PROBLEM REQUIREMENTS —
Using the data below, output the first line and every line after it up to and including the line containing "apse_window_sill = apse_sill_lip", exactly as written and with nothing added.

-------

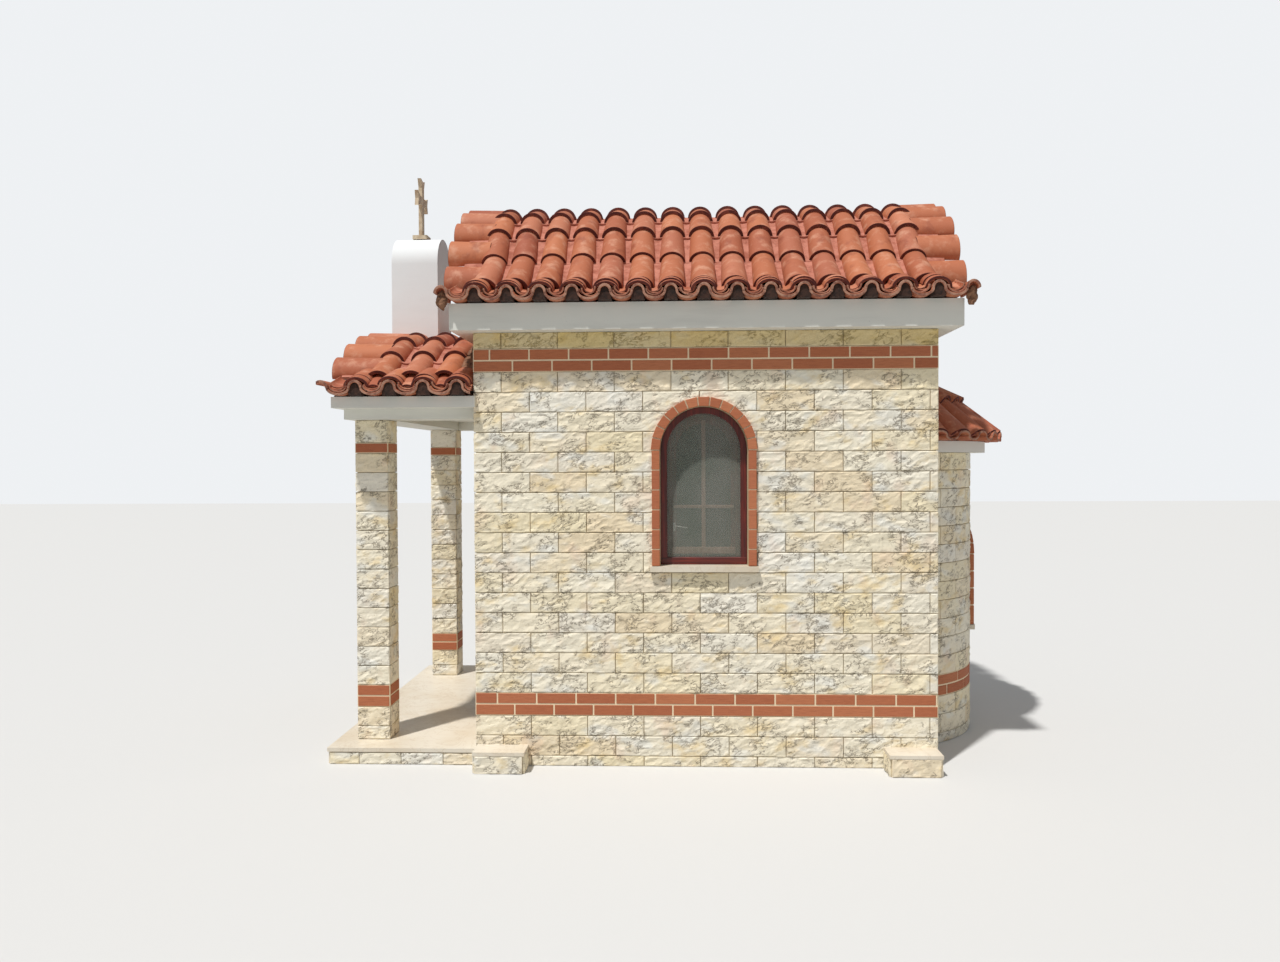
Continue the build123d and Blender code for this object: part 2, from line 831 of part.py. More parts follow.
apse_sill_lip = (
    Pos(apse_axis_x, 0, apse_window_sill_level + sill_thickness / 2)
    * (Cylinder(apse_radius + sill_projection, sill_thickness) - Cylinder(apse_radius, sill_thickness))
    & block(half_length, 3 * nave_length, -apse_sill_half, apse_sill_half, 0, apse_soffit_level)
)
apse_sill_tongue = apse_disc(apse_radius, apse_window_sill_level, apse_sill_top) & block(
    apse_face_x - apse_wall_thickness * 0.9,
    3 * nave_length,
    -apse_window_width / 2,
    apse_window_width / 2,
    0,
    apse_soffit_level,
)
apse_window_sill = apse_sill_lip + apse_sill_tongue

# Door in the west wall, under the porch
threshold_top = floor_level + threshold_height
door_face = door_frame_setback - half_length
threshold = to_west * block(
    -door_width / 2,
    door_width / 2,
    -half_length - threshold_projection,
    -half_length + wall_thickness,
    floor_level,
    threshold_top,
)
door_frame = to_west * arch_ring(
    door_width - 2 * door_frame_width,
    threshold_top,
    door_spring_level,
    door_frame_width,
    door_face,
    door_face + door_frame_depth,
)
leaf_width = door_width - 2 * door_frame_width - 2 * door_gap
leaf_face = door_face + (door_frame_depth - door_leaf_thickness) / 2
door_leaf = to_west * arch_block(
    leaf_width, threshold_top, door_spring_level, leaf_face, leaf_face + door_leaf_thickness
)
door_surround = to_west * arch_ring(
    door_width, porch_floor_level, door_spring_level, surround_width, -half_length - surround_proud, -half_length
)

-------

COMPLETE OUTPUT —
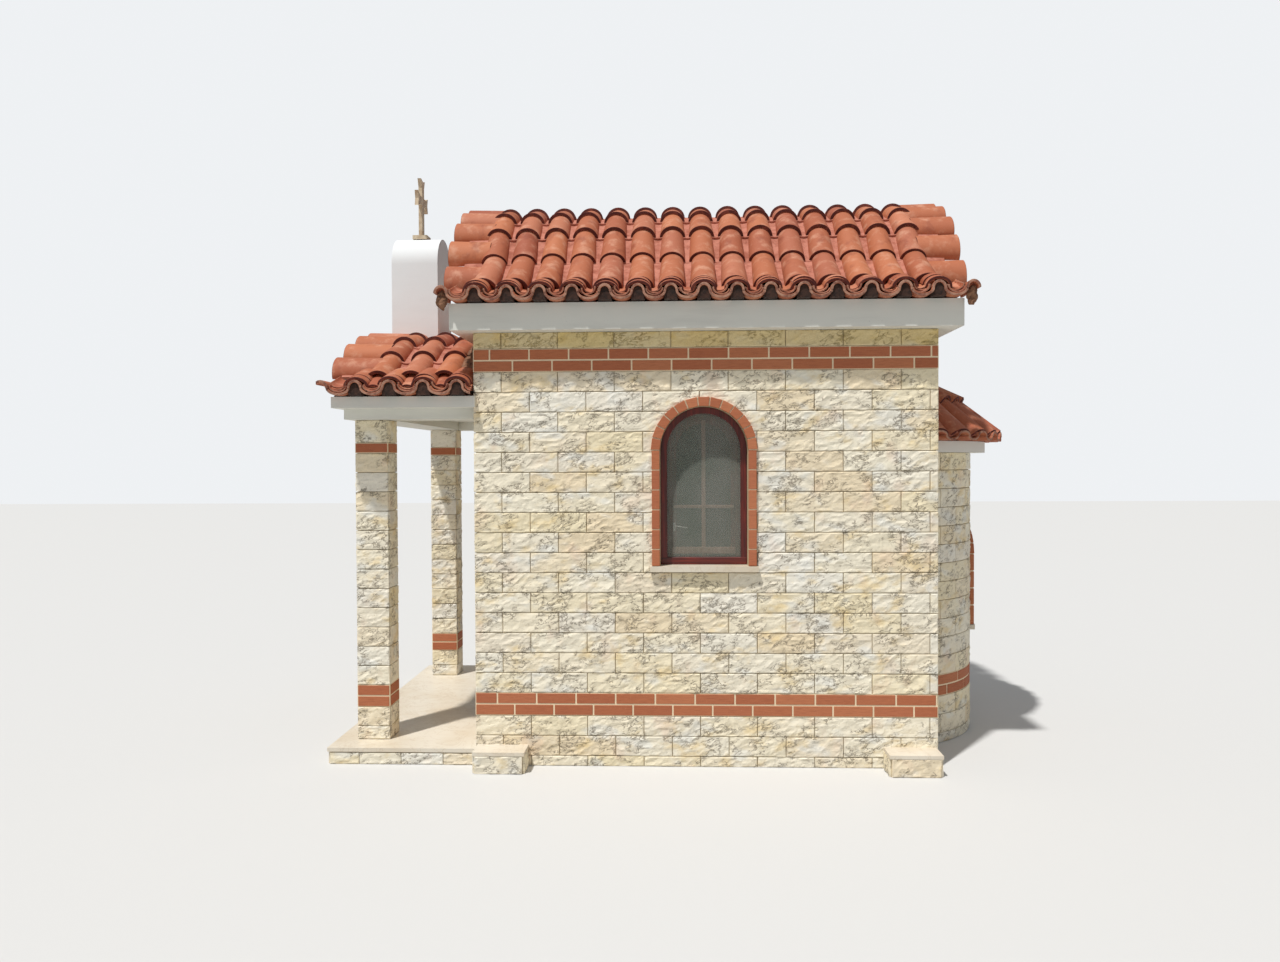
Continue the build123d and Blender code for this object: part 2, from line 831 of part.py. More parts follow.
apse_sill_lip = (
    Pos(apse_axis_x, 0, apse_window_sill_level + sill_thickness / 2)
    * (Cylinder(apse_radius + sill_projection, sill_thickness) - Cylinder(apse_radius, sill_thickness))
    & block(half_length, 3 * nave_length, -apse_sill_half, apse_sill_half, 0, apse_soffit_level)
)
apse_sill_tongue = apse_disc(apse_radius, apse_window_sill_level, apse_sill_top) & block(
    apse_face_x - apse_wall_thickness * 0.9,
    3 * nave_length,
    -apse_window_width / 2,
    apse_window_width / 2,
    0,
    apse_soffit_level,
)
apse_window_sill = apse_sill_lip + apse_sill_tongue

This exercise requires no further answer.